During a summer vacation, Ignacio Cañas, the 16-year-old son of a middle-rung civil servant, a quiet boy with glasses and someone routinely bullied at school, finds work in an amusement arcade. All is well until Zarco and Tere come to the arcade. Tere is the most beautiful girl Ignacio has ever seen and in his need to be with her, he chooses to join the charnego gang–a group of desperadoes destined for a violent death or jail time. By the end of summer, Ignacio finds he will never again be the boy that he was once.

He buries his past and goes onto become a well-known criminal defence lawyer. However, thirty years later when Tere appears in his office, he finds his yearning for her is just as strong as ever. He accept her request to represent Zarco, who has by then lived more than half his life in prison, and the past surfaces.
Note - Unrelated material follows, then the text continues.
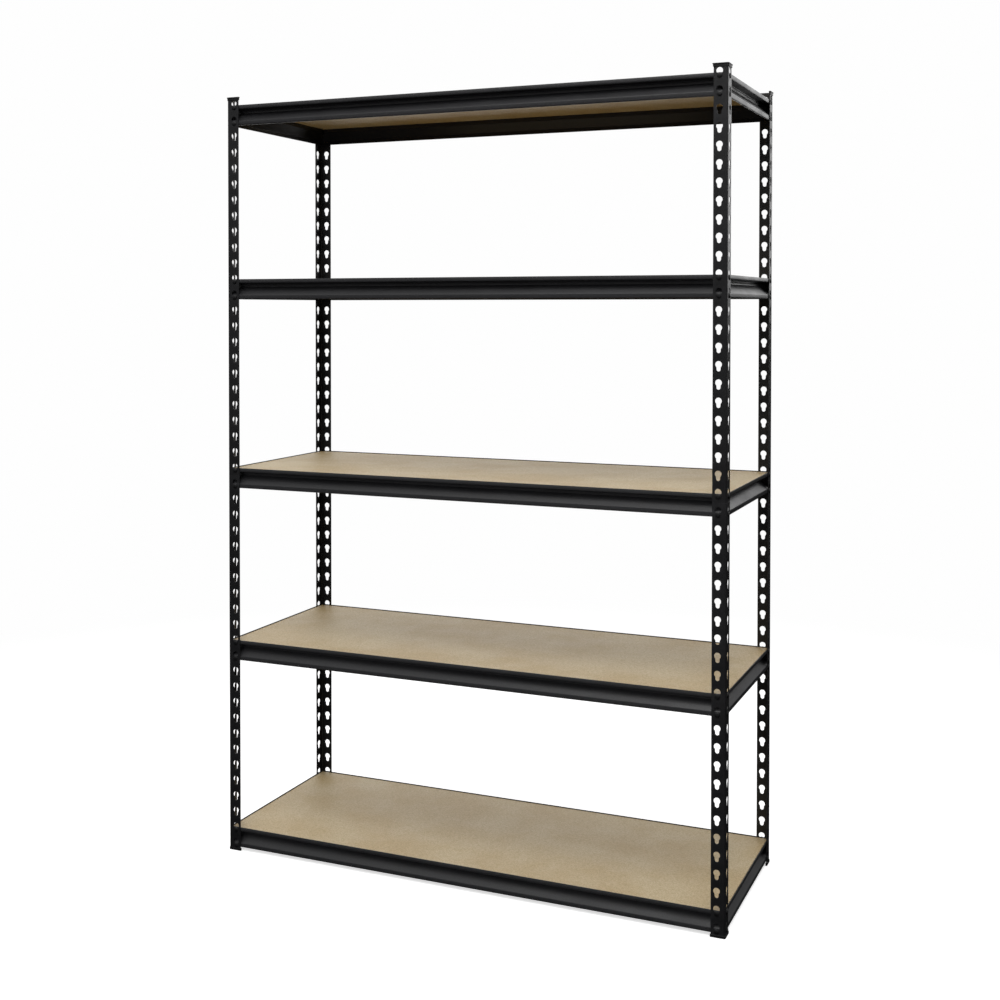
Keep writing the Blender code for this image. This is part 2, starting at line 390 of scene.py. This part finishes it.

And it is this that decides the course of the rest of the novel.

Zarco is someone caught between the myth of the persona he is meant to be, the large-than-life outlaw who is lionized and celebrated and the man he truly is – a drug addict, a criminal and a lost soul called Antonio Giamallo. As for Ignacio, he is perhaps just as much as lost as Zarco, though he wears the mantle of respectability and success. Perhaps the most intriguing character in the book is Tere. Ignacio thinks Tere is Zarco’s girlfriend, but there is much more to their relationship that is unveiled as the book progresses, largely in first person from different points of view: Ignacio, Inspector Cuenca, and the prison superintendent Eduardo Requena.

After the lush prose of South American Spanish writers so hallmarked by excess, be it descriptions of nature and people to goings-on that hinge between fantasy and an overheated imagination, Cercas’ prose is like taking a lungful of cold winter air. It evokes a sense of freshness and clears one’s head of everything but the story. Spare and strong, his writing evokes manifold images and emotions without resorting to verbal acrobatics. Like Rivas who can pack a knockout punch with one sentence, Cercas’ style too has the same impact.

And a note on the translation by Anne McLean. Fluid and powerful, the translation at no point makes one feel this is the English translation of a Spanish novel. Instead it is as much a work of art as the original.